Added Silver: “That should be the goal of both the owners and the players in this negotiation, not to come in and say that that’s off the table, and we won’t discuss it and it’s a precondition of us making an economic move.”

The recent meetings had been cordial, sparking hopes that progress was being made. Instead, Fisher and Hunter sat in the middle of a row of players who looked dejected, and now may have to wonder if they need to look harder at finding a job overseas.

A sign of how the day went: Owners spent the majority of about five hours behind closed doors caucusing among themselves.

“We can’t find a place with the league and our owners where we can reach a deal sooner rather than later,” Fisher said.

Besides the cap, the other main issue remains the division of revenues. Players were guaranteed 57 percent under the old deal and had offered to lower that to 54.3 percent before owners locked them out on July 1. They say the league’s proposal would have them a percentage in the 40s, and Hunter said if the owners are serious about a hard cap, he’ll give it to them if players get 65 percent.

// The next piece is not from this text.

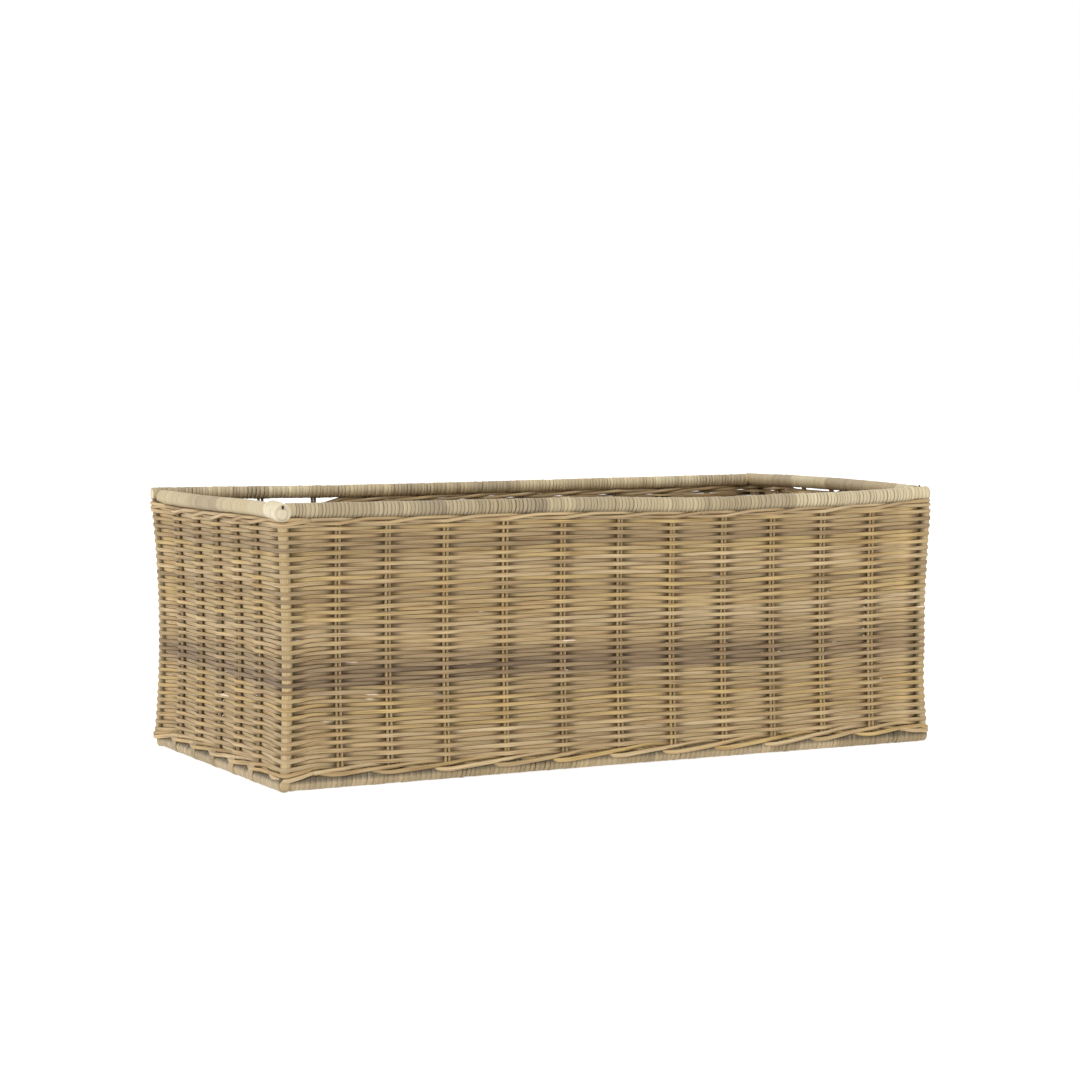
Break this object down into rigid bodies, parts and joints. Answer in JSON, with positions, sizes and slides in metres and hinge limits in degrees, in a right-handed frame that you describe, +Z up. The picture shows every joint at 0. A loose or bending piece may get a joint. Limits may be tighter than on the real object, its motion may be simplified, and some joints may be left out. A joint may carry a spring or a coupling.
{
  "type": "rattan storage basket",
  "caption": "Rectangular open-topped storage basket of woven rattan core on a pole frame, its rim and foot rails wrapped in peel.",
  "frame": {"origin": "on the surface that the basket stands on, under the middle of the basket", "axes": "+Z up, X along the basket's length, the front wall faces -Y"},
  "size_m": [0.6, 0.296, 0.222],
  "materials": {
    "peel": "satin rattan peel, close-wound",
    "pole": "matt cut rattan",
    "post": "satin rattan pole",
    "stake": "matt rattan core",
    "strand": "matt rattan core, tan with paler and browner strands",
    "base_strand": "matt rattan core"
  },
  "bodies": {
    "root": {"foot_pole_left": "pole", "foot_peel_left": "peel", "foot_pole_right": "pole", "foot_peel_right": "peel", "foot_pole_front": "pole", "foot_peel_front": "peel", "foot_pole_back": "pole", "foot_peel_back": "peel", "rim_pole_left": "pole", "rim_peel_left": "peel", "rim_pole_right": "pole", "rim_peel_right": "peel", "rim_pole_front": "pole", "rim_peel_front": "peel", "rim_pole_back": "pole", "rim_peel_back": "peel", "corner_post_front_left": "post", "corner_post_front_right": "post", "corner_post_back_right": "post", "corner_post_back_left": "post", "front_stake_01": "stake", "front_stake_02": "stake", "front_stake_03": "stake", "front_stake_04": "stake", "front_stake_05": "stake", "front_stake_06": "stake", "front_stake_07": "stake", "front_stake_08": "stake", "front_stake_09": "stake", "front_stake_10": "stake", "front_stake_11": "stake", "right_stake_01": "stake", "right_stake_02": "stake", "right_stake_03": "stake", "right_stake_04": "stake", "right_stake_05": "stake", "back_stake_01": "stake", "back_stake_02": "stake", "back_stake_03": "stake", "back_stake_04": "stake", "back_stake_05": "stake", "back_stake_06": "stake", "back_stake_07": "stake", "back_stake_08": "stake", "back_stake_09": "stake", "back_stake_10": "stake", "back_stake_11": "stake", "left_stake_01": "stake", "left_stake_02": "stake", "left_stake_03": "stake", "left_stake_04": "stake", "left_stake_05": "stake", "side_weaver_1": "strand", "side_weaver_2": "strand", "base_stake_1": "stake", "base_stake_2": "stake", "base_stake_3": "stake", "base_stake_4": "stake", "base_stake_5": "stake", "base_weaver": "base_strand"}
  },
  "joints": []
}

Owners are scheduled to meet Thursday in Dallas, and Stern again said there won’t be any decisions to cancel training camps at that session. But that would have to come sometime later this month without a deal. The opening of camps was postponed on Sept. 24 during the 1998 lockout, which reduced the season to 50 games.

The union will update players Thursday in Las Vegas, and Fisher said he will tell them that “the way it looks right now we may not start on time.” He stressed that players are still committed to the process and “not walking away from the table,” but Hunter repeated that they “have instructed us that they’re prepared to sit out” rather than accept owners’ current proposals.

Progress should come eventually over finances. Settling the cap issue could take longer.

“We know how to negotiate over dollars when the time comes, but they so conditioned any discussion on our acceptance of the status quo, which sees a team like the Lakers with well over $100 million in payroll and Sacramento at 45,” Stern said. “That’s not an acceptable alternative for us. That can’t be the outcome that we agree to.”